In fact, part of it was due to quite a large number of JS files, and also a tracking JS that was loading 9 more JS files. Now, on the second version, we have a *much* better loading time, 2-4s.
Lesson learned: Aggregate your JS files!! In fact, your browser can load images and CSS concurrently, but it will load JS files *sequentially*! And also aggregate your CSS files.

Problem encountered: As we were developing the website, the apache2 computing time got longer... We had to reduce that. And very often, we were able to reduce dramatically the loading time by commenting a single line or two.
Lesson learned: There is always room to reduce your loading time, and that's usually due to simple mistakes. Put timers in your code, display the time needed to generate parts of the page, and narrow down the part eating the most of the CPU time.

The open-sourcing

We announced we were going to open source this code... and we will do it. All the 45 AEF modules. First we need to release RFI, then we need to package the code. And probably remove the bits of non-generic stuff that may remain on AEF modules.
So that's probably around the end of year.
Meanwhile, you can see it live on this Drupalcon presentation.

Conclusion

Every development team has a given level of expertise in development. And having an excellent base such as Drupal for a project is simply averaging up the final quality of this project.
By contributing (soon) these new Drupal modules, we hope to help strengthen the newspaper module base, and we want to thank the Drupal community for this wonderful product.

Comments

It appears you've developed a

DeeZone's picture

It appears you've developed a wonderful in house toolbox of modules. Of course, you must know there are more than a few of the readers of your case study that are drooling to have access to any or all of your AEF modules. AEF Externodes sounds like a dream come true to me. Congrats on your efforts, I hope you share some of your code along with your wisdom.

Congrats for your project !

jdidelet's picture

Congrats for your project ! Just a question. You choose innoDB or MyISAM engine for MySQL ?


Julien Didelet
Founder
Weblaa.com

MyISAM

ndeschildre's picture

Hello and thanks.

After the initial slow queries we had on the first version, we did a benchmark with innoDB to see if it was behaving better or not, and how it was behaving on slow queries. The results were quite similar, so we stayed with MyISAM.

A good read, thanks! You

mig5's picture

A good read, thanks!

You mentioned that the database is the only thing that doesn't scale - I noticed you mentioned a shared NFS directory across the apache nodes, presumably for shared file uploads. From past experience, this is also another difficult-to-scale or single-point-of-failure part of the architecture.

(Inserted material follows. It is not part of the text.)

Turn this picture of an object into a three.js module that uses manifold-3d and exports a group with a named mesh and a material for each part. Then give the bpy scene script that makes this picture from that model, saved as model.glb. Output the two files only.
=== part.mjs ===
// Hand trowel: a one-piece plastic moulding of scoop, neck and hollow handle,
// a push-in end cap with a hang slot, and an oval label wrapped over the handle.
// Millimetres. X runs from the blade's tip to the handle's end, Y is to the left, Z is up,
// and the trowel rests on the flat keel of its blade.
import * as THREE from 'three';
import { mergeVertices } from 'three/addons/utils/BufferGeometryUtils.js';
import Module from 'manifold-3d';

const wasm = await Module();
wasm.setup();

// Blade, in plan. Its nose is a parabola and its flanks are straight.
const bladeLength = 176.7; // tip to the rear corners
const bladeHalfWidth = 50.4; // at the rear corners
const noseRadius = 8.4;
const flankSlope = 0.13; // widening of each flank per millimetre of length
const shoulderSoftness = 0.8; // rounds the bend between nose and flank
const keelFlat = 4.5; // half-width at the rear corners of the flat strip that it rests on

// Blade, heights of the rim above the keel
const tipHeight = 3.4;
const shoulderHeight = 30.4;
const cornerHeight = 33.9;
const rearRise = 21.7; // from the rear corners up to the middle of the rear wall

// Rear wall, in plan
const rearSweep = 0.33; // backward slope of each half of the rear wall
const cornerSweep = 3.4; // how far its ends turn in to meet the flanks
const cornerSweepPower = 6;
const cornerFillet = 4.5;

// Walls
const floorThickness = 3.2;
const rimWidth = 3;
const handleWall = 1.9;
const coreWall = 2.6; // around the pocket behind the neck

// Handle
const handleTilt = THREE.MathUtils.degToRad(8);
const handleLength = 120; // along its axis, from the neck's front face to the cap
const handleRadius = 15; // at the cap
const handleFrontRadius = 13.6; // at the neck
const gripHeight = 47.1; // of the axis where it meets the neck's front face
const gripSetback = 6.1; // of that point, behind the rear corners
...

Are you or have you considered implementing any replication at the filesystem level to ensure that that is redundant/highly available? i.e replicating the data with DRBD and using a HeartBeat shared IP or something like that.. I have found that that's as much as one can do with NFS, and perhaps other fileserver solutions like GlusterFS or CouchDB etc might be the way to go.

Also,

Finally a replicated Mysql database linked with the apaches at 1Gbits.

Linked in what way - is this a master > slave replication ring, and perhaps you are pointing an apache server to a specific mysql slave per server? Do you see any latency in the replication / Slave IO?

Is there a way for an apache server to use a different mysql slave server (if there are several), i.e using keepalived or anything for IP failover? Or is it not on that scale yet to be using multiple slave DB servers. Sorry, just curious questions from a sysadmin :)

Looking forward to seeing and using RFI when it goes live :) bravo

I'll let our super-sysadmin

ndeschildre's picture

I'll let our super-sysadmin answer that :)

This would be a great

bonobo's picture

This would be a great writeup/case studt for the homepage of drupal.org -- have you considered reposting this on d.o?

Cheers,

Bill

Good idea. But I will

ndeschildre's picture

Good idea.
But I will probably have to reformat some stuff and add some pictures...

Great story! Thank you. I'm

jcisio's picture

Great story! Thank you. I'm quite eager to see AEF Image source code, as we're using image-upload approach (we usually have more than 5-10 images per article).

Question: do you have some benchmark on Panels and Composite? If there is not much difference, I'd go for the more popular.

Thanks. Unfortunately, we did

ndeschildre's picture

Thanks.
Unfortunately, we did not do a benchmark between the two. We just looked at what we needed, we choosed the less complex one. At the time, we were afraid there would never be a stable version of Panels (there is one now), and Composite, while also still in beta, was much smaller and easier for us to debug if necessary. Which was never necessary in fact.

It's now on frontpage

ndeschildre's picture

As requested above, I submitted this post for the homepage, and it's now there: http://drupal.org and http://drupal.org/node/614014

When is the source to be released?

firemyst's picture

Hi thank you very much for this writeup, I'm working on a similar case for a non for profit organization. Any idea on when will you release the code? I'm about to go with the openpublish distro of drupal but thought I'd ask you first because what you did is exactly what you need (probably with 1/3rd the traffic) and could streamline our deployment process to a point I'd never thought of.

A few modules have already

ndeschildre's picture

A few modules have already been open-sourced, you can look on my profile at: http://drupal.org/user/353500

Unfortunately, due to lack of time, we are "only" releasing the modules, we are not planning to maintain a full distro.

hi

ngocthao's picture

thank you about a great case study. I'm interested in france24's theme. Would u like to send me france24's theme?. thanks again for a case study :)
Happy new year

theme

ndeschildre's picture

Hello,

We are not at the moment considering to open-source the theme used on the website.

Cheers,
Nicolas

sorry

ngocthao's picture

Thanks for your reply . I apologize for my impolite question.